Need to email? Set up a web server? Well, here's some advice. We're gonna try to write this page like you've never done this shit before. It does, however, assume you have at least some basic GNU/Linux knowledge. If you don't, you probably aren't ready for this. You weren't going to set up a server using Windows, were you? Jesus Christ, how horrifying.
A lot of this applies to both a physical machine as well as a VPS setup.
- 1 Common uses for a server
- 2 Home Server vs. VPS
- 3 Setting up your services
- 3.1 Centralized storage
- 3.2 Cloud storage
- 3.3 Web server
- 3.4 Setting Up Email the EASY way
- 3.5 Remote access via SSH
- 3.6 Domain and static/dynamic IP
- 3.7 Media automation
- 4 Security
- 5 External links
Common uses for a server
- Install FTP software and run a FTP.
- Install a cloud service like Seafile to run your own Dropbox service, no privacy issues, full control, unlimited space (well, limited by how many drives you can cram in).
- Always on seedbox. Start torrents with your phone through the web interface while out, they're done by the time you're back home.
- Host a personal website.
- Run your own mailserver just like Hillary!
- Warning: Running a mailserver is a shitton of work. You will get hacked all the fucking time and it's very high-maintenance.
- Run a dedicated game server.
- Run various webapps, develop your own webapps.
- SSH-tunnel to the server from work/school/etc to use it as a proxy, so that the admin of the network you're on can't see what sites you're going on.
- Run a VPN for location spoofing or security when you're out and about.
Home Server vs. VPS
If you want a server, you have two options: Either make your own, or rent one.
Running your own has the following benefits:
- Cheap servers are almost always VPSs, and their specs are set very low. Even bottom of the barrel hardware from 5 years ago or average hardware from 10 years ago will get you much better performance.
- Upgrading is as easy as buying a new component and sticking it in. You can install whatever software you want.
- No giving permanent access to your credit card to some company on the other side of the planet.
- You don't have to trust anyone with your data.
- When at home, you can connect to the server over LAN for blazing fast speeds.
- Can connect server to TV with HDMI for watching movies.
- Very cheap or free if you have old hardware lying around.
But renting a server also has benefits:
- Can rent the server in a country with strong privacy laws.
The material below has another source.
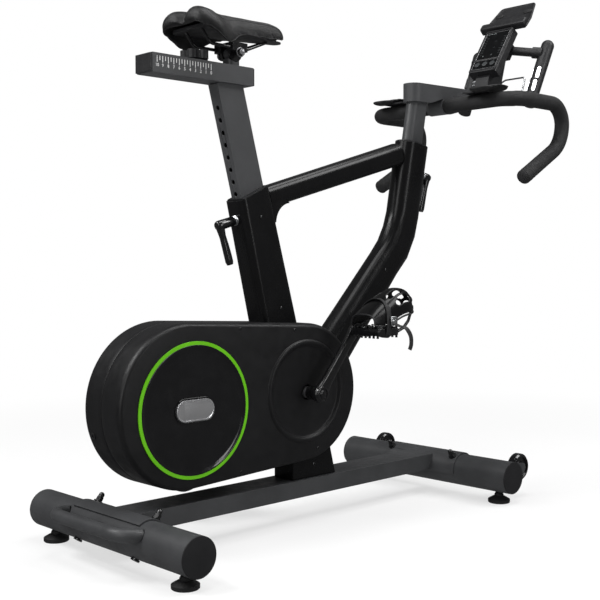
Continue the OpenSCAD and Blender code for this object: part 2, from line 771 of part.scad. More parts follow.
module rail_end_caps()
    color(plastic_black) for (x = [[rail_rear - 4, rail_rear - gap], [rail_front + gap, rail_front + 3]])
        side_plate([[x[0], rail_bottom + 1], [x[1], rail_bottom + 1], [x[1], rail_top - 1], [x[0], rail_top - 1]],
            -rail_width / 2 + 1, rail_width / 2 - 1);

// The block inside the slide, with the stub that carries the saddle
module saddle_carriage()
    color(charcoal) difference() {
        union() {
            translate([-292, -rail_width / 2 + rail_wall + 0.4, rail_bottom + rail_wall + 0.4])
                cube([130, rail_width - 2 * rail_wall - 0.8, rail_top - rail_bottom - 2 * rail_wall - 0.8]);
            translate([saddle_x, 0, rail_top - 5]) rounded_box(26, 16, 12, 5);
            translate([saddle_x, 0, rail_top + 0.5]) rounded_box(30, 30, tilt_z - rail_top - 12, 10);
            translate([saddle_x, 0, tilt_z]) y_cylinder(13, -9, 9);
            translate([saddle_x - 9, -9, tilt_z - 14]) cube([18, 18, 12]);
        }
        translate([saddle_x, 0, tilt_z]) y_cylinder(4 + running, -20, 20);
        translate([knob_x, 0, rail_bottom + 12]) cylinder(r = 5 + running, h = 40);
        for (s = [-1, 1]) translate([saddle_x, s * 12.2, tilt_z]) y_cylinder(18, -3.1, 3.1);
    }

module slide_knob()
    color(plastic_black) translate([knob_x, 0, rail_top + 0.6]) {
        cylinder(r = 16, h = 5);
        for (a = [0 : 72 : 288]) rotate([0, 0, a]) translate([20, 0, 3]) cylinder(r = 10, h = 17);
        translate([0, 0, 4]) cylinder(r = 22, h = 15);
        translate([0, 0, -20]) cylinder(r = 5, h = 22);
    }

// The clamp that grips the saddle rails and turns on the carriage's stub
module saddle_clamp()
    color(plastic_black) difference() {
        translate([saddle_x, 0, tilt_z]) {
            both_sides() y_cylinder(17, 9.4, 15);
            both_sides() side_plate([[-20, 2], [20, 2], [20, 18], [-20, 18]], 9.4, 30);
            translate([-20, -30, 14]) cube([40, 60, 6]);
            y_cylinder(4, -34, 34);
            both_sides() y_cylinder(8, 30.2, 36);
        }
        for (y = [-22, 22]) translate([saddle_x - 30, y, tilt_z + 9]) rotate([0, 90, 0]) cylinder(r = 3.6, h = 60);
    }

module saddle_rails()
    color(steel) both_sides()
        bent_tube([[-272, 26, 1044], [-250, 26, tilt_z + 9], [-150, 22, tilt_z + 9], [-84, 9, 1043]],
            [20, 40], 3.5);

module saddle_shell()
    color(plastic_black) hull() {
        for (y = [-40, 40]) translate([-266, y, 1042]) cylinder(r = 22, h = 6, $fn = 32);
        translate([-180, 0, 1042]) cylinder(r = 28, h = 6, $fn = 32);
        translate([-52, 0, 1046]) cylinder(r = 14, h = 3, $fn = 32);
    }

// The cover and its padding: two tail lobes, wings that drape over the shell's sides, and the nose
module saddle_pad()
    color(rubber_black) union() {
        difference() {
            hull() {
                both_sides() {
                    translate([-284, 44, 1056]) sphere(r = 27, $fn = 28);
                    translate([-258, 52, 1047]) sphere(r = 25, $fn = 24);
                }
                translate([-150, 0, 1060]) sphere(r = 25, $fn = 24);
                translate([-50, 0, 1064]) sphere(r = 18, $fn = 24);
            }
            translate([-400, -200, 900]) cube([500, 400, 148.3]);
        }
        both_sides() hull() {
            translate([-288, 66, 1045]) sphere(r = 9, $fn = 16);
            translate([-240, 64, 1036]) sphere(r = 9, $fn = 16);
            translate([-206, 47, 1044]) sphere(r = 8, $fn = 16);
            translate([-258, 60, 1056]) sphere(r = 12, $fn = 16);
        }
    }

// An L-shaped clamp lever on a screw; it lies along +X from the tube face, its grip hanging down
module clamp_lever(standoff, pin_inside)
    union() {
        translate([-pin_inside, 0, 0]) rotate([0, 90, 0]) cylinder(r = 8, h = pin_inside + 2);
        translate([0.5, 0, 0]) rotate([0, 90, 0]) cylinder(r = 11, h = 6);
        translate([6, 0, 0]) rotate([0, 90, 0]) cylinder(r = 9.5, h = standoff - 6);
        translate([standoff, 0, 0]) sphere(r = 11.5);
        translate([standoff, 0, -84]) rotate([0, -6, 0]) cylinder(r1 = 8, r2 = 9.5, h = 84);
        translate([standoff + 8, 0, -84]) sphere(r = 8);
    }

module seat_lever()
    color(plastic_black) on_seat_axis() translate([seat_tube_rear - 2, 0, -38]) mirror([1, 0, 0])
        clamp_lever(46, 9);

module bar_lever()
    color(plastic_black) on_head_axis() translate([head_half_depth + 0.5, 0, -62]) clamp_lever(30, 13);

// ---------- handlebar ----------

module bar_post()
    color(charcoal) {
        on_head_axis() difference() {
            translate([0, 0, -bar_post_inside]) slot_prism(bar_post_depth, bar_post_width, bar_post_inside + 118);
            translate([0, 0, -bar_post_inside - 1])
                slot_prism(bar_post_depth - 2 * tube_wall, bar_post_width - 2 * tube_wall, bar_post_inside + 110);
        }
        difference() {
            union() {
                side_plate([[412, 968], [412, 1013], [600, 1017], [716, 1019], [716, 1005], [640, 1001],
                    [560, 996], [500, 984], [470, 974], [450, 968]], -stem_half_width, stem_half_width);
                translate([412, 0, 968]) cylinder(r = stem_half_width, h = 45);
            }
            side_plate([[545, 999], [545, 1012], [600, 1014], [712, 1016], [712, 1009], [640, 1005]], -22, 22);
            translate(bar_centre) y_cylinder(bar_radius + 0.02, -60, 60);
        }
        difference() {
            translate(bar_centre) union() {
                y_cylinder(bar_radius + 8, -stem_half_width, stem_half_width);
                translate([-16, -stem_half_width, 0]) cube([44, 2 * stem_half_width, 30]);
            }
            translate(bar_centre) y_cylinder(bar_radius + 0.02, -60, 60);
        }
    }

// The left half of the handlebar's route, from its corner to the tip
bar_half = [[bar_centre[0], drop_y, bar_centre[2]], [722, drop_y, 966], [708, drop_y, 867], [549, drop_y, 778]];
bar_bends = [60, 50, 80];
function mirrored(p) = [for (i = [len(p) - 1 : -1 : 0]) [p[i][0], -p[i][1], p[i][2]]];
function reversed(v) = [for (i = [len(v) - 1 : -1 : 0]) v[i]];
tip_dir = unit(bar_half[3] - bar_half[2]);
bar_route = concat(mirrored(bar_half), bar_half);
bar_route_bends = concat(reversed(bar_bends), bar_bends);
grip_start = bar_centre + [0, grip_inner, 0];

module handlebar()
    color(charcoal) difference() {
        bent_tube(bar_route, bar_route_bends, bar_radius);
        bent_tube(bar_route, bar_route_bends, bar_radius - 2);
    }

// Foam sleeves, closed over the ends of the bar
module bar_grips()
    color(rubber_black) both_sides() difference() {
        bent_tube(concat([grip_start], [for (i = [0 : 2]) bar_half[i]], [bar_half[3] + 9 * tip_dir]),
            bar_bends, foam_radius);
        bent_tube(concat([grip_start], [for (i = [0 : 2]) bar_half[i]], [bar_half[3] + 0.2 * tip_dir]),
            bar_bends, bar_radius + 0.1);
    }

// Extension tubes, uprights, cross tubes and the bridge between them
module aero_frame()
    color(charcoal) {
        both_sides() {
            // extension tube, from the bar through the front of the foam
            bent_tube([bar_centre + [bar_radius + 0.2, aero_y, 0], [690, aero_y, 984], upright_bottom + [9, 1, 19]], [60], 9);
            difference() {
                along(upright_bottom, upright_top, upright_r - bend_step);
                along(upright_bottom + 0.03 * (upright_top - upright_bottom),
                    upright_bottom + 0.7 * (upright_top - upright_bottom), upright_r - tube_wall);
            }
            translate(upright_top) sphere(r = upright_r);
            along([811, aero_y + 5, 1126], [782, 20, 1142], 11.5);
            along([811, aero_y + 5, 1126], [803, 84, 1130], 15);
            // bracket under the arm pad
            translate([pad_centre[0] - 27, aero_y - 6, pad_centre[2] - 3.4]) cube([67, 64, 3.6]);
            translate([536, aero_y - 6, 966]) cube([12, 12, 19]);
        }
        translate([782, -26, 1142]) rotate([0, console_tilt, 0]) translate([-9, 0, -22]) cube([24, 52, 44]);
        translate([735, -aero_y, 1000]) cube([26, 2 * aero_y, 6]);
    }

// Metal strips on the uprights that read the pulse
module pulse_sensors()
    color(steel) both_sides() for (k = [0.28, 0.50], turn = [-120, 150])
        translate(upright_bottom + k * (upright_top - upright_bottom))
            rotate([0, atan2(88, 191), 0]) rotate([0, 0, turn]) translate([upright_r - 1, 0, 0])
                slot_strip(34, 9);

module slot_strip(length, width)
    rotate([0, 90, 0]) slot_prism(length, width, 2.2);

// Curved forearm rests above the bar
module arm_pads()
    color(rubber_black) both_sides() translate(pad_centre) rotate([0, -4, 0]) intersection() {
        difference() {
            translate([-80, 0, 100]) rotate([0, 90, 0]) cylinder(r = 100, h = 160);
            translate([-81, 0, 104]) rotate([0, 90, 0]) cylinder(r = 95, h = 162);
        }
        translate([0, 0, -5]) slot_prism(110, 76, 50);
    }

// ---------- display ----------

module console_body()
    color(plastic_black) difference() {
        union() {
            on_console() translate([console_depth / 2, 0, 0])
                rounded_box(console_depth, console_width, console_length, 6);
            side_plate([[684, 1019.3], [742, 1019.3], [772, 1120], [748, 1130], [712, 1078], [694, 1062]], -21, 21);
        }
        on_console() translate([-1, -37, 44]) cube([2.6, 74, 96]);
        on_console() for (k = [-1 : 1]) translate([-1, k * key_pitch, key_z]) rotate([0, 90, 0])
            cylinder(r = key_r + 0.4, h = 8);
    }

module console_screen()
    color(gloss_black) on_console() translate([0.4, -36.5, 44.5]) cube([1, 73, 95]);

module console_key(k)
    color(gloss_black) on_console() translate([-1.6, k * key_pitch, key_z]) rotate([0, 90, 0])
        cylinder(r = key_r, h = 6.5);

module key_left() console_key(1);
module key_centre() console_key(0);
module key_right() console_key(-1);

// The tray and back plate for a tablet, on a bracket behind the display
module tablet_holder()
    color(plastic_black) {
        on_holder() {
            translate([0, 0, 0]) rotate([0, 90, 0]) rotate([0, 0, 90]) linear_extrude(holder_plate)
                polygon([[-holder_half_width, 0], [holder_half_width, 0], [holder_half_width, 30],
                    [holder_half_width - 12, holder_length - 8], [holder_half_width - 22, holder_length],
                    [-holder_half_width + 22, holder_length], [-holder_half_width + 12, holder_length - 8],
                    [-holder_half_width, 30]]);
            translate([-tray_depth, -holder_half_width, -4])
                cube([tray_depth + holder_plate, 2 * holder_half_width, 4.5]);
            translate([-tray_depth, -holder_half_width, -4]) cube([4, 2 * holder_half_width, 22]);
        }
        side_plate([[770, 1192], [800, 1188], [812, 1206], [790, 1212]], -18, 18);
    }

centred() base_beam();
centred() rear_stabilizer();
centred() front_stabilizer();
centred() stabilizer_caps();
centred() beam_bolts();
centred() carry_handle();
centred() pedestal();
centred() seat_tube();
centred() top_tube();
centred() down_tube();
centred() drive_frame();
centred() bearings();
centred() casing_right();
centred() casing_left();
centred() ring_trims();
centred() disc_covers();
centred() disc_badges();
centred() power_inlet();
centred() drive_belt();
centred() brake_motor();
centred() post_sleeves();
centred() foot_rear_right();
centred() foot_rear_left();
centred() foot_front_right();
centred() foot_front_left();
centred() transport_wheel_right();
centred() transport_wheel_left();
centred() crank_axle();
centred() drive_pulley();
centred() crank_arms();
centred() pedal_spindles();
centred() pedal_right();
centred() pedal_left();
centred() toe_cage_right();
centred() toe_cage_left();
centred() flywheel();
centred() magnet_bracket();
centred() brake_magnets();
centred() seat_post();
centred() rail_end_caps();
centred() saddle_carriage();
centred() slide_knob();
centred() saddle_clamp();
centred() saddle_rails();
centred() saddle_shell();
centred() saddle_pad();
centred() seat_lever();
centred() bar_post();
centred() bar_lever();
centred() handlebar();
centred() bar_grips();
centred() aero_frame();
centred() pulse_sensors();
centred() arm_pads();
centred() console_body();
centred() console_screen();
centred() key_left();
centred() key_centre();
centred() key_right();
centred() tablet_holder();
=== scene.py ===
import math

import bmesh
import bpy
from mathutils import Matrix, Vector
from mathutils.bvhtree import BVHTree


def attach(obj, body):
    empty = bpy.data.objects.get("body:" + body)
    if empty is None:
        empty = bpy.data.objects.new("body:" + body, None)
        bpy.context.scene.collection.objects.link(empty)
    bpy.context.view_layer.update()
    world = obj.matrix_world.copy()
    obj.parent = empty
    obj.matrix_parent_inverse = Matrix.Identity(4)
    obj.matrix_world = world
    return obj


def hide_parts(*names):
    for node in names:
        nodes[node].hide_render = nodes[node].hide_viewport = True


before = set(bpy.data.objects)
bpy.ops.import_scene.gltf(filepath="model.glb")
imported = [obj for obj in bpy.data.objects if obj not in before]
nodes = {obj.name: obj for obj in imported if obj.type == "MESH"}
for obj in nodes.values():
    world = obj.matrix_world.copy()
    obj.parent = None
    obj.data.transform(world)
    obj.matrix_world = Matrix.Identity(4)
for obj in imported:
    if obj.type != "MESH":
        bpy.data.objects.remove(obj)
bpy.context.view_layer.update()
SHIFT = -155.82
MM = 0.001


def P(x, y, z):
    """A point given in millimetres from the middle of the base, in the row frame in metres."""
    return Vector(((x + SHIFT) * MM, y * MM, z * MM))


def lerp(a, b, t):
    return a + (b - a) * t


def smooth(t):
    t = max(0.0, min(1.0, t))
    return t * t * (3 - 2 * t)


def spline(a, b, c, d, t):
    """A smooth step from b to c at t from 0 to 1, led by the neighbours a and d; numbers or vectors."""
    return 0.5 * (2 * b + (c - a) * t + (2 * a - 5 * b + 4 * c - d) * t * t
                  + (3 * b - a - 3 * c + d) * t ** 3)


def around(items, i):
    """The four items about the gap from i to i + 1, with the first and the last repeated."""
    return items[max(i - 1, 0)], items[i], items[i + 1], items[min(i + 2, len(items) - 1)]


def turn(n):
    """Angles of n even steps round a circle."""
    return [2 * math.pi * k / n for k in range(n)]


def squared(v, power):
    """A sine or cosine pushed out towards the corners of its square; a lower power is squarer."""
    return math.copysign(abs(v) ** power, v)


# ---------- materials ----------


def set_inputs(node, values):
    """Gives the named inputs of a shader node their values."""
    for key, value in values.items():
        node.inputs[key].default_value = value
    return node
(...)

- Protects your identity if you use it as a proxy (assuming the company doesn't fucks you over).
- Less downtime, less maintenance problems, no electric cost.
- Probably more secure than what you'll get if you roll your own.
- No fucking around with ISP.
- At $10/mo will cost you $120 in one year. If you are buying all hardware new, a headless server (no permanent monitor or keyboard) will cost more.
A server is any machine that is on all the time, and accepts connections from the internet. Anyone who knows the IP of the server or a domain that points to that IP can try connecting. Servers can serve multiple different services, usually each service has its own port. Once it's set up you disconnect everything (monitor, keyboard, mouse) except the power cord and ethernet jack, and install something called an SSH server. You can then connect to the server from anywhere over the internet (or from inside your house over the LAN) and control it remotely.
Servers are typically administered from the command line, because GUI lags a shitton for remote access.
The first option to consider just getting a self-contained system, like a small PC designed for this purpose or a Single board computer.
If you want to build your own, it can be as easy as buying some of the cheapest stuff from the Logical Increments list.
- Case: You want the smallest case that your mainboard will fit in. Unlike a desktop, you don't really need to worry about cooling or space. You can usually find some good cases like Corsair or Fractal for only $5-10 more than the cheapest one available, so that might be a good idea.
- Motherboard: Get the cheapest one you can find. Go for microATX or miniATX. The main criteria you want are:
- Compatible with a suitable CPU
- Has on-board graphics
- HDMI output is nice so you can connect to a TV
- USB 3.0 or eSATA support if you'll be using those for backing up to external drives.
- CPU: You want a cheap CPU with very low power consumption. Server CPU usage hovers around 1% and rarely goes above 5%. If your load is ever 100% it's time to monetize whatever it is you've been doing and get rich. Every extra watt is more power consumption, more heat and more noise (and with a server the noise can be a much bigger problem, depending on where it is). AMD's budget CPUs are great for these requirements.
- RAM: Any sane server OS will easily be okay with 512 MB. 1-2 GB doesn't hurt, but above 2 GB is overkill. (even 1 GB is overkill unless you're actually doing some heavy stuff)
- HDD: Anything big and cheap works fine. Even really shitty old drives can be repurposed and put in a suitable RAID, to compensate for failure, low speed or small capacity. This is probably the most critical spec of your server, besides power consumption - just stick every spare HDD you have in there.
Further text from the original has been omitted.